Just before that I visited my future department (History and Archeology) at the university and had lunch with a colleague. He had just finished reading one of my bulletins in Time when I arrived at his office. Someone had sent it to him and he recalled having done some narrative journalism during the 2006 war, when he stayed in Beirut. We traded stories from the past week. He is friends with a couple who live close to where I was held the other day. Their proximity to Future TV put them much more in harm’s way than I had been and they were under much more direct and much heavier fire. The husband had been wounded by shrapnel but is OK. My colleague had taken some pictures there, too, but had only been yelled at from a distance and walked on.

The university community has melted away. Only my colleague and one other professor were in this afternoon. The dean had sent around an e-mail message to find out who was left. Our chairman and another colleague were stranded in Istanbul while at a conference and are taking a circuitous land route back. The trek involves flying to Damascus and then traveling overland to the northern part of Lebanon. The Tripoli road is still dangerous, so they might have to come through the Bekaa Valley and then over the mountains that separate it from Beirut. Whether that path will be safe and clear is another question.

We lunched at a small café not far from campus. The owner is an English-speaking lady who told us with justifiable pride that she had come there from her distant neighborhood every day during the insurrection. Over salad and a potato dish we swapped academic gossip and more stories about the situation. Some of this discussion overlapped, for it seems Lebanon’s sectarian differences are well represented at AUB, many of whose faculty are Lebanese academics educated in the West. In some cases the break down is along departmental lines. The History and Archeology Department, which I will be in, is pretty friendly and laid back, but some departments have strong pro-Hezbollah contingents. One of the political science professors just got elected to parliament (I don’t know which party).

My colleague and I had a great laugh about the US embassy’s advice to American citizens. Purely out of curiosity I had checked its website today. According to the latest warden message – now three days old — the done thing is to stay home all the time, preferably with plenty of food and water. What made us laugh was that simultaneously one is also supposed to try to charter a private boat – at your initiative and expense, of course – and sail to Cyprus. How to do this while staying at home all the time was not explained, but the marinas and yacht club are said to have members who will do this for a high price (fuel is expensive and Cyprus is far away). We have heard that the embassy compound itself is being resupplied by helicopter. I have no idea where the helicopters would come from (Cyprus? An aircraft carrier? Israel?) or what they are bringing (someone suggested Velveeta cheese), but my morbid thought was that people who really want to get out might be allowed to hold on to one as it flies away.

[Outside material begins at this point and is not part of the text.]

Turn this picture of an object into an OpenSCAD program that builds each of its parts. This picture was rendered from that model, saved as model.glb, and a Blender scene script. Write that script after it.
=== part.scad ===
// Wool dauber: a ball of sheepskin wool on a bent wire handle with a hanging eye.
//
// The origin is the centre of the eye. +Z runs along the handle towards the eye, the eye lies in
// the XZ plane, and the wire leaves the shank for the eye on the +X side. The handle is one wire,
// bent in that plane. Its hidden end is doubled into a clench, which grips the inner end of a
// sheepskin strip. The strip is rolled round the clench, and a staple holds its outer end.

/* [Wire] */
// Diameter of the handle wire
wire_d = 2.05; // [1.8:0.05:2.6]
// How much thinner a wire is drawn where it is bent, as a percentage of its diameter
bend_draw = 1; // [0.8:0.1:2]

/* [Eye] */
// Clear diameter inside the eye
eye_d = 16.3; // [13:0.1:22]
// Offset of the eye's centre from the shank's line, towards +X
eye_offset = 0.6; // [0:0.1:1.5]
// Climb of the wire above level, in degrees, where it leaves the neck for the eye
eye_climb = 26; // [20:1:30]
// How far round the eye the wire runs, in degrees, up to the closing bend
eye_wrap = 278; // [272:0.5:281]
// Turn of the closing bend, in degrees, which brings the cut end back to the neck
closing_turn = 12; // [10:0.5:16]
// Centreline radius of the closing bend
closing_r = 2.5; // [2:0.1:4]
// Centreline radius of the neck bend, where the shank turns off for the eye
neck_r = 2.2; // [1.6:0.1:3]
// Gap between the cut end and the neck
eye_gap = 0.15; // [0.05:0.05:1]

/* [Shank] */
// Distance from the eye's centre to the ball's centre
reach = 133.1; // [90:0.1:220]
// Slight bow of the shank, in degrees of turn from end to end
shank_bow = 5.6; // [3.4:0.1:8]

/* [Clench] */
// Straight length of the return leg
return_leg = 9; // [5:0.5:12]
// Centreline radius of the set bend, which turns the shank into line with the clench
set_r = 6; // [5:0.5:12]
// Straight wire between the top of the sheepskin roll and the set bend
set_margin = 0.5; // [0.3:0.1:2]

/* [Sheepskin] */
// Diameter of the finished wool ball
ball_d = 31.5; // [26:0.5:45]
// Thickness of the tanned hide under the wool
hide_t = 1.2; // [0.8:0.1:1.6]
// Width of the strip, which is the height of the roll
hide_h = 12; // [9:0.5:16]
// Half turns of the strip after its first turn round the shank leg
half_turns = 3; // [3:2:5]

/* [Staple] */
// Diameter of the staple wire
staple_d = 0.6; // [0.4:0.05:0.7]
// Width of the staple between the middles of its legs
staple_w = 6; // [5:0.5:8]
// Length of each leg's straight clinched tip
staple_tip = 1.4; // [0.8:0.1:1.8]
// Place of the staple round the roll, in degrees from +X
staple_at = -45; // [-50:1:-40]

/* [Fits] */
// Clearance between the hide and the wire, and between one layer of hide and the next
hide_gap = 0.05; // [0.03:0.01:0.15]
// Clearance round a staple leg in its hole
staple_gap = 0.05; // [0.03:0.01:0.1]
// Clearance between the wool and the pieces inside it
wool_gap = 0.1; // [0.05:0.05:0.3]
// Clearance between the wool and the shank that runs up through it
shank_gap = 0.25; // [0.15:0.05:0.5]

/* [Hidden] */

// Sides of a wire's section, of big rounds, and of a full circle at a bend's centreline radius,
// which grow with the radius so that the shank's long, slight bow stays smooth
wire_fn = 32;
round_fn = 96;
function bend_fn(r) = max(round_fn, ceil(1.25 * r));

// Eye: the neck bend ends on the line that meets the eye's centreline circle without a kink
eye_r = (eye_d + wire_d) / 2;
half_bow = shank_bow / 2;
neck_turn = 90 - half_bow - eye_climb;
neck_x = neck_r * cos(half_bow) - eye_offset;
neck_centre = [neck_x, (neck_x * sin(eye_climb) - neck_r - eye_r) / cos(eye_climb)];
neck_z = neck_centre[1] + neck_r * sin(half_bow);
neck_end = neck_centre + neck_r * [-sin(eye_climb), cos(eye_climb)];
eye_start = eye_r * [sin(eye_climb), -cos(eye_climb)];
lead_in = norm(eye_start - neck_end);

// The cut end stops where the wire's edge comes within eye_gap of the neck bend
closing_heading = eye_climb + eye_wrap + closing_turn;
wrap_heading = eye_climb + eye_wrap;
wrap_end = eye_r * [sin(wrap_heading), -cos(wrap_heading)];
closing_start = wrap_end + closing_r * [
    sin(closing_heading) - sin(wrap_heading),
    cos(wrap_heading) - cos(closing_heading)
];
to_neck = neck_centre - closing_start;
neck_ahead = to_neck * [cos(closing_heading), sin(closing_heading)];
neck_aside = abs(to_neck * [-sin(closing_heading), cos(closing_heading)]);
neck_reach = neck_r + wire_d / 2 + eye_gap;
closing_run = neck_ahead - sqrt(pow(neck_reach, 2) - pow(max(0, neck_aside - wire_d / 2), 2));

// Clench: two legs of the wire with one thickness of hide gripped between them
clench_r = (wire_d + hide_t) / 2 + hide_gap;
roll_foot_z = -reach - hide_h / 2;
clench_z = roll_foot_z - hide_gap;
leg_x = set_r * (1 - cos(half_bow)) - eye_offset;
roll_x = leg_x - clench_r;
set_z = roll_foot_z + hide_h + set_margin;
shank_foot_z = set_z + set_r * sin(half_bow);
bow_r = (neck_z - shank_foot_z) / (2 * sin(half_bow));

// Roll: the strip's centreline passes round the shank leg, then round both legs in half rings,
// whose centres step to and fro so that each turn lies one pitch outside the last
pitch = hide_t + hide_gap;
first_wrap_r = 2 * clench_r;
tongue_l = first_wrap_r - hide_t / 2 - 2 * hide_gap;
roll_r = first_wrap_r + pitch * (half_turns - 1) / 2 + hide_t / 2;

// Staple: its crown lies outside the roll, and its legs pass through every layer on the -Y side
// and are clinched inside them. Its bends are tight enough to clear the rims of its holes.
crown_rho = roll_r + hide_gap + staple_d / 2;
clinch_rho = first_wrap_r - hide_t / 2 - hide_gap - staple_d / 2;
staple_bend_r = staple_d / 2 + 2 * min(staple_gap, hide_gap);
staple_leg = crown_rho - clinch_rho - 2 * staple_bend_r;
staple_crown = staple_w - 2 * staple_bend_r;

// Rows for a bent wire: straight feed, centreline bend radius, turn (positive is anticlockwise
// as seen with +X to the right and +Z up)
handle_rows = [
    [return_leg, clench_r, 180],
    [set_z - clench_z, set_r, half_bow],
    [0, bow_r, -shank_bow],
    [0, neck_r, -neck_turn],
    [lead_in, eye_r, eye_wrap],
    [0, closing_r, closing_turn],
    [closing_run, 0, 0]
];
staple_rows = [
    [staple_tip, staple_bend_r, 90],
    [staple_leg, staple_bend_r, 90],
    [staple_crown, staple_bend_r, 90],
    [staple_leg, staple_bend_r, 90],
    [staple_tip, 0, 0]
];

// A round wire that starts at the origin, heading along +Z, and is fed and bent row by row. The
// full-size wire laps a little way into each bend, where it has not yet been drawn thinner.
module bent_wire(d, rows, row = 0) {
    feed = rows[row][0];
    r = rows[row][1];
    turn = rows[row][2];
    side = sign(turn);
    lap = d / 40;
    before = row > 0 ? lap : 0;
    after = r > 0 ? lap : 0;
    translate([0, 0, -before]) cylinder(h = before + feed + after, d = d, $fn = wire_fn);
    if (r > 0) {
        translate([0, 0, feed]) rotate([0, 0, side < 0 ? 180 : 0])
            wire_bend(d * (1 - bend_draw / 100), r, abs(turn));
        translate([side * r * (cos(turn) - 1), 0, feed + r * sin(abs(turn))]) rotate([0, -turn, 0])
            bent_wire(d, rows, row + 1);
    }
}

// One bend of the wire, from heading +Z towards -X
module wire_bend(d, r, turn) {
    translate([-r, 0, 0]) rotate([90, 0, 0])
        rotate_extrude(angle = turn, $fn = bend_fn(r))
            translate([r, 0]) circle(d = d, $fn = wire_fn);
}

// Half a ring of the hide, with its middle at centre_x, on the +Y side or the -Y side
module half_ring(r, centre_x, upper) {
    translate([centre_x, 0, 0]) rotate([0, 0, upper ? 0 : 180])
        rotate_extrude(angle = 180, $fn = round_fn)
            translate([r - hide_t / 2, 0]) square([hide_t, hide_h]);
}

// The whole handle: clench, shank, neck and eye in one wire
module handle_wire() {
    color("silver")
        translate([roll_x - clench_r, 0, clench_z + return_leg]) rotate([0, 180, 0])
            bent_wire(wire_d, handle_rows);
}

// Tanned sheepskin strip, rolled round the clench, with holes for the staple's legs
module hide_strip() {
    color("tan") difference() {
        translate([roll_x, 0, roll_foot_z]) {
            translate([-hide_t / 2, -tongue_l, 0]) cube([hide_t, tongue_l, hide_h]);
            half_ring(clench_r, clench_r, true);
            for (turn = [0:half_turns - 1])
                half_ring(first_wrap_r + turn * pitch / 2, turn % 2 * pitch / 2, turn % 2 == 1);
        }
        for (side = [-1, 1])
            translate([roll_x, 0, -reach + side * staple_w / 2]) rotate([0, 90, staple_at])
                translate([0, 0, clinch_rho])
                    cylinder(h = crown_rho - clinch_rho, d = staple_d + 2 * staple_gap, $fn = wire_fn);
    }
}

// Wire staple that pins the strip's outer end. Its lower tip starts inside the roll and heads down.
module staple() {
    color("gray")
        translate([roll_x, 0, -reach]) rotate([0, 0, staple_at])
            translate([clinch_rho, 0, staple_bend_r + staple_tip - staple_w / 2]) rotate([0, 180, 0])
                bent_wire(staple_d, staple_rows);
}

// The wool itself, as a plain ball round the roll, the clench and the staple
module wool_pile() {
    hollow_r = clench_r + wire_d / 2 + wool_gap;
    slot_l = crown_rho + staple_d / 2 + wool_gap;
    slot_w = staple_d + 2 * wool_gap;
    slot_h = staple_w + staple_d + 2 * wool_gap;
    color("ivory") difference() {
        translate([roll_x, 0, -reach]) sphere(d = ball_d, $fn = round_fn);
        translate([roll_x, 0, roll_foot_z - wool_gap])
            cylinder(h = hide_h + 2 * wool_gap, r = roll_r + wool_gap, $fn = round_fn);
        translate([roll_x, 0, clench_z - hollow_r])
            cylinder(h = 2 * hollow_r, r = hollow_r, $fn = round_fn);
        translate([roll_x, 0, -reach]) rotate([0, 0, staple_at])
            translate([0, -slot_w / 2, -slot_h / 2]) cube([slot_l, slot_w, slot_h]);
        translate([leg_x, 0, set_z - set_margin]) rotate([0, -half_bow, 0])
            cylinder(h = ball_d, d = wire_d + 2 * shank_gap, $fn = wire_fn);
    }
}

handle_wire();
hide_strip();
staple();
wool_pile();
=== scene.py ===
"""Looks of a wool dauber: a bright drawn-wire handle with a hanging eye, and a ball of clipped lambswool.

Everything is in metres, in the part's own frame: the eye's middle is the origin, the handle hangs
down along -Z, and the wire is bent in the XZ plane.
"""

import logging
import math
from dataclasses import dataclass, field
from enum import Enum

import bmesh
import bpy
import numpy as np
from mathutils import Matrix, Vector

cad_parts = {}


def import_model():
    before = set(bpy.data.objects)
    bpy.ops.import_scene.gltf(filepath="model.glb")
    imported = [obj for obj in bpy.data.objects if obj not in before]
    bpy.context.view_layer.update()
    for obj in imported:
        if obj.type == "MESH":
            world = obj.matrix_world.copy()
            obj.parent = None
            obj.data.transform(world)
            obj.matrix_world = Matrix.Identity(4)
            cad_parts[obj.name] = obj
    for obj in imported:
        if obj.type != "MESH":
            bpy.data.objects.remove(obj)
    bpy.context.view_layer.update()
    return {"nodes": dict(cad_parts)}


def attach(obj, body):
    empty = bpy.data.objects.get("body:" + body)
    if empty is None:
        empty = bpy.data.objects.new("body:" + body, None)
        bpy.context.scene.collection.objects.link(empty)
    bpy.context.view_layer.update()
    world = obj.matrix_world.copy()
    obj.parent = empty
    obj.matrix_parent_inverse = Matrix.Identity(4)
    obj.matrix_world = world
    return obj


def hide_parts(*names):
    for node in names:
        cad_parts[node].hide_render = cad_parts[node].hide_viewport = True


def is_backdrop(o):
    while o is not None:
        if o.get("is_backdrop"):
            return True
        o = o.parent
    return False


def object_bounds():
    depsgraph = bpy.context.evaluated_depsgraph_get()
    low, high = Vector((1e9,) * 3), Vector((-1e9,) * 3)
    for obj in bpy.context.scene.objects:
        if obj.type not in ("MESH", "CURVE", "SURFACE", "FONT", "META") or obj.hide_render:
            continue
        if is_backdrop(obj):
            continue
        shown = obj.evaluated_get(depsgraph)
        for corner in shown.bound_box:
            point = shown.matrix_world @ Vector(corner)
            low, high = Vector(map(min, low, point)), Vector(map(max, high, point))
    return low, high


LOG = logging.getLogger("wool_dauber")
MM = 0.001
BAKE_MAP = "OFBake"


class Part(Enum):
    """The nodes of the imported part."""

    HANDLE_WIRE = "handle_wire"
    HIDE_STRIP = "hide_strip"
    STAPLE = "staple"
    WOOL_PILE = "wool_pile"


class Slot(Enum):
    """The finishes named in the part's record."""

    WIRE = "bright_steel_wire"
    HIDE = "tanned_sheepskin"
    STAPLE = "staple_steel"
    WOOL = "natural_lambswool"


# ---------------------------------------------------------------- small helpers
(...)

The “escape” stories are pretty dramatic, so I’m not sure that’s such an enormous exaggeration. My colleague, who had stayed for the war, thinks people who flee invariably have a much worse time than those who stay. A colleague of a friend in the US managed to make the second to last plane out by paying a cab driver 500 euros to take him to the airport before Hezbollah blocked the road. The normal cab fare is about $13 (dollars, mind you, not even euros). Needless to say, the man in question is an academic. A group of AUB faculty tried to get to Syria only to be held for several hours at the border. The Syrians are tough about letting people in on a good day, but our people were stuck there long enough to call back to see if would be a better idea to return to Beirut. Eventually they did get into Syria. I do want to travel there (and got a visa at their embassy in Washington so I won’t have to deal with border problems), but it’s not my exact idea of a safe haven. One of the problems at the few accessible border crossings is that Syrian workers are swamping them. Although the demonstrations that followed Rafik Hariri’s assassination three years ago were mostly peaceful, dozens of Syrian nationals were killed, so those here now are pretty nervous and are racing to leave. I have heard that one of my AUC colleagues is in town. Saad Eddin Ibrahim, who now lives in exile in the Gulf because Egypt has become unsafe for him, is a sociologist and democratic activist who every spring takes a bunch of college kids on hippy trips to contentious places in the Middle East. He spoke to my colleague’s class about democracy last Tuesday – I wonder what they think now — and must be stuck here with his group.

At least the fighting is over. The army has disarmed the Druzes in the hills and restored order in the north. It seems pretty confident and is certainly well armed and equipped. Yesterday I did a little test in the neighborhood. I said hello to all the soldiers I passed on the street and to all the men I pegged as Qom militants. The soldiers all said hello back and usually smiled. The Qom guys stared nervously. They don’t have much training, they’re all unarmed now (not even clubs), and a lot of them seem to be in their 40s and bored and annoyed with having to stand around trying to look scary with no guns.